___ Provided data ___
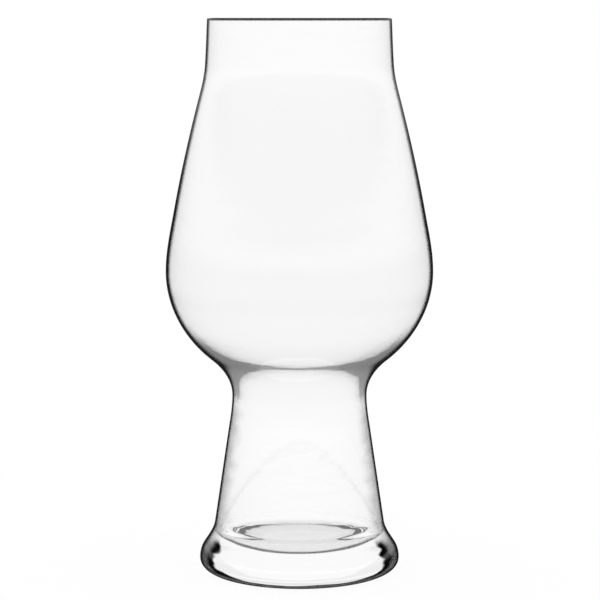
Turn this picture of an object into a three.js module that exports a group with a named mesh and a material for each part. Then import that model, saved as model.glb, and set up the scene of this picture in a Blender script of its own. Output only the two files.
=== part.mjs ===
// IPA beer glass: one piece of blown clear glass.
// A tulip bowl with a short upright lip runs through a waisted neck into a hollow stem,
// which widens downward and flares into a thick rounded foot.
// Bowl and stem are one open hollow, so the drink fills both.

import * as THREE from "three";

// All lengths are millimetres, Z is up, and the foot stands on the plane Z = 0.
// A lean is the wall's angle from upright in degrees: positive where it widens upward.

// Foot: the flat ring that it stands on, its round bulge, and the hollow underside.
const restRingOuterRadius = 25.4;
const restRingWidth = 3;
const undersideDepth = 1.6;
const footRadius = 32.9;
const footBulgeHeight = 4.8;
const flareRadius = 31.6;
const flareHeight = 4.5;
const flareLean = -33.8;

// Stem: a straight taper that rises out of the flare.
const stemFootRadius = 27.9;
const stemFootHeight = 7.4;
const stemLean = -8.5;
const stemLength = 29.2;

// Neck: the narrowest place outside.
const neckRadius = 22.05;
const neckRise = 12.9;

// Bowl: under the belly, over the haunch, at the belly, over the shoulder and up to the lip.
const underBowlRadius = 29;
const underBowlRise = 12.15;
const underBowlLean = 51.8;
const haunchRadius = 37.05;
const haunchRise = 8.45;
const haunchLean = 35.2;
const bellyRadius = 43.65;
const bellyRise = 20.15;
const shoulderRadius = 40.9;
const shoulderRise = 19.8;
const shoulderLean = -10.4;
const collarRadius = 32.65;
const collarRise = 36.6;
const collarLean = -14.7;

// Lip: the almost upright band that ends in the round rim.
const lipFootRadius = 30.55;
const lipFootRise = 10.6;
const lipFootLean = -3.9;
const rimRadius = 29.85;
const rimLean = -2.4;
const lipHeight = 14.75;

// Wall thicknesses, measured square to the outer face.
const rimWall = 0.9;
const bowlWall = 1;
const underBowlWall = 1.8;
const stemFootWall = 1.2;

// Hollow: the throat where bowl and stem meet, and the floor over the solid foot.
const throatRadius = 19.8;
const throatRise = 3.5;
const throatRound = 2.2;
const throatLean = 14.4;
const underBowlInnerLean = 58.4;
const haunchInnerLean = 39.6;
const floorThickness = 7.5;
const floorRadius = 27.9;
const floorRound = 6;
const floorCrown = 0.3;

// Fineness of the mesh.
const segmentsAround = 64;
const chordError = 0.1;
const stepsOverRim = 4;

const clearGlass = new THREE.MeshStandardMaterial({
  color: 0xf2f6f5,
  roughness: 0.03,
  metalness: 0,
  transparent: true,
  opacity: 0.4,
});

function station(radius, height, lean) {
  return { radius, height, lean: THREE.MathUtils.degToRad(lean) };
}

// The point of the inner face that lies one wall thickness in from an outer station.
function inward(outer, wall, lean = outer.lean) {
  return {
    radius: outer.radius - wall * Math.cos(outer.lean),
    height: outer.height + wall * Math.sin(outer.lean),
    lean,
  };
}

// The far end of an arc that bends around a centre on the outer side, such as the throat's.
function bend(from, round, leanDegrees) {
  const lean = THREE.MathUtils.degToRad(leanDegrees);
  return {
    radius: from.radius + round * (Math.cos(from.lean) - Math.cos(lean)),
    height: from.height + round * (Math.sin(lean) - Math.sin(from.lean)),
    lean,
  };
}

// A smooth span between two stations: a cubic whose handles are those of a round arc.
function span(from, to) {
  const start = new THREE.Vector2(from.radius, from.height);
  const end = new THREE.Vector2(to.radius, to.height);
  const chord = start.distanceTo(end);
  const turn = Math.abs(to.lean - from.lean);
  const straight = turn < 1e-3;
  const handle = straight ? chord / 3 : (chord * (2 / 3) * Math.tan(turn / 4)) / Math.sin(turn / 2);
  const along = (lean) => new THREE.Vector2(Math.sin(lean), Math.cos(lean)).multiplyScalar(handle);
  const curve = new THREE.CubicBezierCurve(
    start,
    start.clone().add(along(from.lean)),
    end.clone().sub(along(to.lean)),
    end,
  );
  return pointsAlong(curve);
}

// As many points as keep the chords within chordError of the curve, which may turn back on the way.
function pointsAlong(curve) {
  const tangents = [0, 0.25, 0.5, 0.75, 1].map((t) => curve.getTangent(t));
  const turns = tangents.slice(1).map((tangent, i) => tangent.angleTo(tangents[i]));
  const turned = turns.reduce((sum, turn) => sum + turn, 0);
  const steps = Math.ceil(Math.sqrt((curve.getLength() * turned) / (8 * chordError)));
  return curve.getPoints(Math.max(1, steps));
}

// One face of the glass from its stations, without doubled points where spans meet.
function face(stations) {
  const points = [new THREE.Vector2(stations[0].radius, stations[0].height)];
  for (let i = 1; i < stations.length; i += 1) {
    points.push(...span(stations[i - 1], stations[i]).slice(1));
  }
  return points;
}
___
### Your task
Please output the complete data exactly.

### Correct result
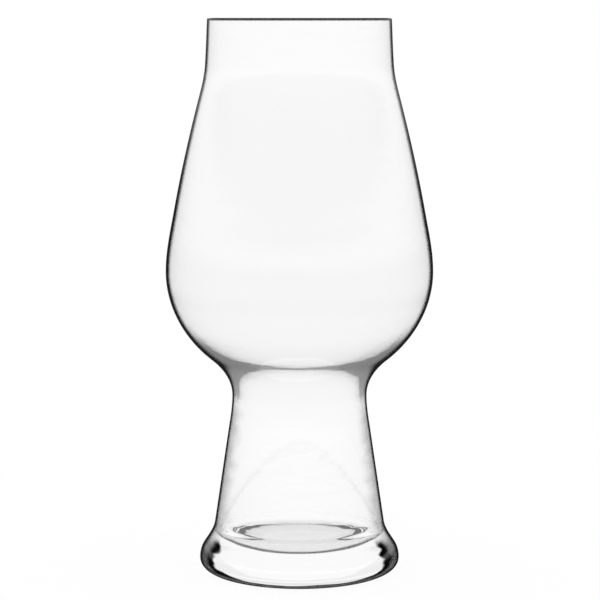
Turn this picture of an object into a three.js module that exports a group with a named mesh and a material for each part. Then import that model, saved as model.glb, and set up the scene of this picture in a Blender script of its own. Output only the two files.
=== part.mjs ===
// IPA beer glass: one piece of blown clear glass.
// A tulip bowl with a short upright lip runs through a waisted neck into a hollow stem,
// which widens downward and flares into a thick rounded foot.
// Bowl and stem are one open hollow, so the drink fills both.

import * as THREE from "three";

// All lengths are millimetres, Z is up, and the foot stands on the plane Z = 0.
// A lean is the wall's angle from upright in degrees: positive where it widens upward.

// Foot: the flat ring that it stands on, its round bulge, and the hollow underside.
const restRingOuterRadius = 25.4;
const restRingWidth = 3;
const undersideDepth = 1.6;
const footRadius = 32.9;
const footBulgeHeight = 4.8;
const flareRadius = 31.6;
const flareHeight = 4.5;
const flareLean = -33.8;

// Stem: a straight taper that rises out of the flare.
const stemFootRadius = 27.9;
const stemFootHeight = 7.4;
const stemLean = -8.5;
const stemLength = 29.2;

// Neck: the narrowest place outside.
const neckRadius = 22.05;
const neckRise = 12.9;

// Bowl: under the belly, over the haunch, at the belly, over the shoulder and up to the lip.
const underBowlRadius = 29;
const underBowlRise = 12.15;
const underBowlLean = 51.8;
const haunchRadius = 37.05;
const haunchRise = 8.45;
const haunchLean = 35.2;
const bellyRadius = 43.65;
const bellyRise = 20.15;
const shoulderRadius = 40.9;
const shoulderRise = 19.8;
const shoulderLean = -10.4;
const collarRadius = 32.65;
const collarRise = 36.6;
const collarLean = -14.7;

// Lip: the almost upright band that ends in the round rim.
const lipFootRadius = 30.55;
const lipFootRise = 10.6;
const lipFootLean = -3.9;
const rimRadius = 29.85;
const rimLean = -2.4;
const lipHeight = 14.75;

// Wall thicknesses, measured square to the outer face.
const rimWall = 0.9;
const bowlWall = 1;
const underBowlWall = 1.8;
const stemFootWall = 1.2;

// Hollow: the throat where bowl and stem meet, and the floor over the solid foot.
const throatRadius = 19.8;
const throatRise = 3.5;
const throatRound = 2.2;
const throatLean = 14.4;
const underBowlInnerLean = 58.4;
const haunchInnerLean = 39.6;
const floorThickness = 7.5;
const floorRadius = 27.9;
const floorRound = 6;
const floorCrown = 0.3;

// Fineness of the mesh.
const segmentsAround = 64;
const chordError = 0.1;
const stepsOverRim = 4;

const clearGlass = new THREE.MeshStandardMaterial({
  color: 0xf2f6f5,
  roughness: 0.03,
  metalness: 0,
  transparent: true,
  opacity: 0.4,
});

function station(radius, height, lean) {
  return { radius, height, lean: THREE.MathUtils.degToRad(lean) };
}

// The point of the inner face that lies one wall thickness in from an outer station.
function inward(outer, wall, lean = outer.lean) {
  return {
    radius: outer.radius - wall * Math.cos(outer.lean),
    height: outer.height + wall * Math.sin(outer.lean),
    lean,
  };
}

// The far end of an arc that bends around a centre on the outer side, such as the throat's.
function bend(from, round, leanDegrees) {
  const lean = THREE.MathUtils.degToRad(leanDegrees);
  return {
    radius: from.radius + round * (Math.cos(from.lean) - Math.cos(lean)),
    height: from.height + round * (Math.sin(lean) - Math.sin(from.lean)),
    lean,
  };
}

// A smooth span between two stations: a cubic whose handles are those of a round arc.
function span(from, to) {
  const start = new THREE.Vector2(from.radius, from.height);
  const end = new THREE.Vector2(to.radius, to.height);
  const chord = start.distanceTo(end);
  const turn = Math.abs(to.lean - from.lean);
  const straight = turn < 1e-3;
  const handle = straight ? chord / 3 : (chord * (2 / 3) * Math.tan(turn / 4)) / Math.sin(turn / 2);
  const along = (lean) => new THREE.Vector2(Math.sin(lean), Math.cos(lean)).multiplyScalar(handle);
  const curve = new THREE.CubicBezierCurve(
    start,
    start.clone().add(along(from.lean)),
    end.clone().sub(along(to.lean)),
    end,
  );
  return pointsAlong(curve);
}

// As many points as keep the chords within chordError of the curve, which may turn back on the way.
function pointsAlong(curve) {
  const tangents = [0, 0.25, 0.5, 0.75, 1].map((t) => curve.getTangent(t));
  const turns = tangents.slice(1).map((tangent, i) => tangent.angleTo(tangents[i]));
  const turned = turns.reduce((sum, turn) => sum + turn, 0);
  const steps = Math.ceil(Math.sqrt((curve.getLength() * turned) / (8 * chordError)));
  return curve.getPoints(Math.max(1, steps));
}

// One face of the glass from its stations, without doubled points where spans meet.
function face(stations) {
  const points = [new THREE.Vector2(stations[0].radius, stations[0].height)];
  for (let i = 1; i < stations.length; i += 1) {
    points.push(...span(stations[i - 1], stations[i]).slice(1));
  }
  return points;
}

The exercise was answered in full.